***** Data lines *****
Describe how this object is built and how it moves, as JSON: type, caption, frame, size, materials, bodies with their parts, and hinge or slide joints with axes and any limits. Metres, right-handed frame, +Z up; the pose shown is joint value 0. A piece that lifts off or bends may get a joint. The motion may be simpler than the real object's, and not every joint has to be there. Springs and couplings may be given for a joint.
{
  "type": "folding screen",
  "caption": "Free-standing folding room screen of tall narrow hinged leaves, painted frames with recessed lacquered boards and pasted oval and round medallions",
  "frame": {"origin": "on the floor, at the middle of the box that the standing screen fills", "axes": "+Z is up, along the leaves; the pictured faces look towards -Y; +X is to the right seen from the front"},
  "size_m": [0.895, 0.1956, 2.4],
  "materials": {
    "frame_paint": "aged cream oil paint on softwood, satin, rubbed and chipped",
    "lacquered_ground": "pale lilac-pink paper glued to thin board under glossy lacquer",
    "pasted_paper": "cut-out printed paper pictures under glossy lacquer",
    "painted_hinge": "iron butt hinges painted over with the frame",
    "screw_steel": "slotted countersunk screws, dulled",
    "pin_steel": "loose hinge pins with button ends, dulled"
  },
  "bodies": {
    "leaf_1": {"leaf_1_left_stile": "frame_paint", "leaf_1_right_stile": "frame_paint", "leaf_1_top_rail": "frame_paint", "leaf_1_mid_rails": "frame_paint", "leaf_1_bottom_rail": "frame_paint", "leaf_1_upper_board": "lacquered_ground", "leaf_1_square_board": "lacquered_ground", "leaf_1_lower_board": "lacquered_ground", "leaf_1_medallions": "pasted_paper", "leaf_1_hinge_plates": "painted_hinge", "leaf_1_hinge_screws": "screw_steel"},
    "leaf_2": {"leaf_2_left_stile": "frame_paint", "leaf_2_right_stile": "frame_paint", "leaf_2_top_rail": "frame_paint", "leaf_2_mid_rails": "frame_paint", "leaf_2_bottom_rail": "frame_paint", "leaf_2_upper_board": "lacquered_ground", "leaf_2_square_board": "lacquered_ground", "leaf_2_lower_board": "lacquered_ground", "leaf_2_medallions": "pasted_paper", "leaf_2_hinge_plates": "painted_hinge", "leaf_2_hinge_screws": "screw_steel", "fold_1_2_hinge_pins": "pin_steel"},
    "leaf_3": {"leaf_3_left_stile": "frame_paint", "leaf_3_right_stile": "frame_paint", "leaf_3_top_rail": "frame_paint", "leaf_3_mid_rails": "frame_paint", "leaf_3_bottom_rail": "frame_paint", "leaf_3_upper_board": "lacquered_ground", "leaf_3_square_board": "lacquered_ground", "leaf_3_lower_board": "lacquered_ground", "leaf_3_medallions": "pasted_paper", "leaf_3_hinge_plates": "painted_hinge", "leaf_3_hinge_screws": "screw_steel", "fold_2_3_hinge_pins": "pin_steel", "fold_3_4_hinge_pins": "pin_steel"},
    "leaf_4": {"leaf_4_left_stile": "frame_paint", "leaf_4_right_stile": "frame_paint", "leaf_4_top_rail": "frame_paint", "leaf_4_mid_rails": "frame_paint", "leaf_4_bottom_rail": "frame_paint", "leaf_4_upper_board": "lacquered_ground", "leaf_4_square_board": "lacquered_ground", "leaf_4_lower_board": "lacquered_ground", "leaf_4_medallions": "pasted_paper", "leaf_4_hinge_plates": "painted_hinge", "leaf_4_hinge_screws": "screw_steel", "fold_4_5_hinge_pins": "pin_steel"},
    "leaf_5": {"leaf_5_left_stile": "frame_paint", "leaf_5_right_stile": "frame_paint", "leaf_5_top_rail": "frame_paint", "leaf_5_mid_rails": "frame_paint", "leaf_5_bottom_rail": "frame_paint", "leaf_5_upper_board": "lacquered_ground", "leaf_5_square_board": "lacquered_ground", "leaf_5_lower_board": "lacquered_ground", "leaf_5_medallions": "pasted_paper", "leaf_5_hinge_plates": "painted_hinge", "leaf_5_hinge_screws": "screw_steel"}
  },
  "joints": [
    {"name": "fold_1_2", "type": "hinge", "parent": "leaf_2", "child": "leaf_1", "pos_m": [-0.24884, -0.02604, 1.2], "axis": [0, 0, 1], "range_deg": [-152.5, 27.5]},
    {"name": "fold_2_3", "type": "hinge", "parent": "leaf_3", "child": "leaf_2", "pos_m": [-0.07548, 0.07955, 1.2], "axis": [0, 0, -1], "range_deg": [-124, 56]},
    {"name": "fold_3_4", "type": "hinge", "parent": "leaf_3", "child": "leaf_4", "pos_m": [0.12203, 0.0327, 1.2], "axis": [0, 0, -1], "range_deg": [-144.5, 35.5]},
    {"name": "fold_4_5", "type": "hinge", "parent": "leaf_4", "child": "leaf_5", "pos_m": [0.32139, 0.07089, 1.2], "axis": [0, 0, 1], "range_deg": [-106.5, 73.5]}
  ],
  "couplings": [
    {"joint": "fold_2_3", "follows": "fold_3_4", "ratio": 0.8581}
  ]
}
*****
Task brief: Write out the whole listing again, exactly as it stands.

In response:
Describe how this object is built and how it moves, as JSON: type, caption, frame, size, materials, bodies with their parts, and hinge or slide joints with axes and any limits. Metres, right-handed frame, +Z up; the pose shown is joint value 0. A piece that lifts off or bends may get a joint. The motion may be simpler than the real object's, and not every joint has to be there. Springs and couplings may be given for a joint.
{
  "type": "folding screen",
  "caption": "Free-standing folding room screen of tall narrow hinged leaves, painted frames with recessed lacquered boards and pasted oval and round medallions",
  "frame": {"origin": "on the floor, at the middle of the box that the standing screen fills", "axes": "+Z is up, along the leaves; the pictured faces look towards -Y; +X is to the right seen from the front"},
  "size_m": [0.895, 0.1956, 2.4],
  "materials": {
    "frame_paint": "aged cream oil paint on softwood, satin, rubbed and chipped",
    "lacquered_ground": "pale lilac-pink paper glued to thin board under glossy lacquer",
    "pasted_paper": "cut-out printed paper pictures under glossy lacquer",
    "painted_hinge": "iron butt hinges painted over with the frame",
    "screw_steel": "slotted countersunk screws, dulled",
    "pin_steel": "loose hinge pins with button ends, dulled"
  },
  "bodies": {
    "leaf_1": {"leaf_1_left_stile": "frame_paint", "leaf_1_right_stile": "frame_paint", "leaf_1_top_rail": "frame_paint", "leaf_1_mid_rails": "frame_paint", "leaf_1_bottom_rail": "frame_paint", "leaf_1_upper_board": "lacquered_ground", "leaf_1_square_board": "lacquered_ground", "leaf_1_lower_board": "lacquered_ground", "leaf_1_medallions": "pasted_paper", "leaf_1_hinge_plates": "painted_hinge", "leaf_1_hinge_screws": "screw_steel"},
    "leaf_2": {"leaf_2_left_stile": "frame_paint", "leaf_2_right_stile": "frame_paint", "leaf_2_top_rail": "frame_paint", "leaf_2_mid_rails": "frame_paint", "leaf_2_bottom_rail": "frame_paint", "leaf_2_upper_board": "lacquered_ground", "leaf_2_square_board": "lacquered_ground", "leaf_2_lower_board": "lacquered_ground", "leaf_2_medallions": "pasted_paper", "leaf_2_hinge_plates": "painted_hinge", "leaf_2_hinge_screws": "screw_steel", "fold_1_2_hinge_pins": "pin_steel"},
    "leaf_3": {"leaf_3_left_stile": "frame_paint", "leaf_3_right_stile": "frame_paint", "leaf_3_top_rail": "frame_paint", "leaf_3_mid_rails": "frame_paint", "leaf_3_bottom_rail": "frame_paint", "leaf_3_upper_board": "lacquered_ground", "leaf_3_square_board": "lacquered_ground", "leaf_3_lower_board": "lacquered_ground", "leaf_3_medallions": "pasted_paper", "leaf_3_hinge_plates": "painted_hinge", "leaf_3_hinge_screws": "screw_steel", "fold_2_3_hinge_pins": "pin_steel", "fold_3_4_hinge_pins": "pin_steel"},
    "leaf_4": {"leaf_4_left_stile": "frame_paint", "leaf_4_right_stile": "frame_paint", "leaf_4_top_rail": "frame_paint", "leaf_4_mid_rails": "frame_paint", "leaf_4_bottom_rail": "frame_paint", "leaf_4_upper_board": "lacquered_ground", "leaf_4_square_board": "lacquered_ground", "leaf_4_lower_board": "lacquered_ground", "leaf_4_medallions": "pasted_paper", "leaf_4_hinge_plates": "painted_hinge", "leaf_4_hinge_screws": "screw_steel", "fold_4_5_hinge_pins": "pin_steel"},
    "leaf_5": {"leaf_5_left_stile": "frame_paint", "leaf_5_right_stile": "frame_paint", "leaf_5_top_rail": "frame_paint", "leaf_5_mid_rails": "frame_paint", "leaf_5_bottom_rail": "frame_paint", "leaf_5_upper_board": "lacquered_ground", "leaf_5_square_board": "lacquered_ground", "leaf_5_lower_board": "lacquered_ground", "leaf_5_medallions": "pasted_paper", "leaf_5_hinge_plates": "painted_hinge", "leaf_5_hinge_screws": "screw_steel"}
  },
  "joints": [
    {"name": "fold_1_2", "type": "hinge", "parent": "leaf_2", "child": "leaf_1", "pos_m": [-0.24884, -0.02604, 1.2], "axis": [0, 0, 1], "range_deg": [-152.5, 27.5]},
    {"name": "fold_2_3", "type": "hinge", "parent": "leaf_3", "child": "leaf_2", "pos_m": [-0.07548, 0.07955, 1.2], "axis": [0, 0, -1], "range_deg": [-124, 56]},
    {"name": "fold_3_4", "type": "hinge", "parent": "leaf_3", "child": "leaf_4", "pos_m": [0.12203, 0.0327, 1.2], "axis": [0, 0, -1], "range_deg": [-144.5, 35.5]},
    {"name": "fold_4_5", "type": "hinge", "parent": "leaf_4", "child": "leaf_5", "pos_m": [0.32139, 0.07089, 1.2], "axis": [0, 0, 1], "range_deg": [-106.5, 73.5]}
  ],
  "couplings": [
    {"joint": "fold_2_3", "follows": "fold_3_4", "ratio": 0.8581}
  ]
}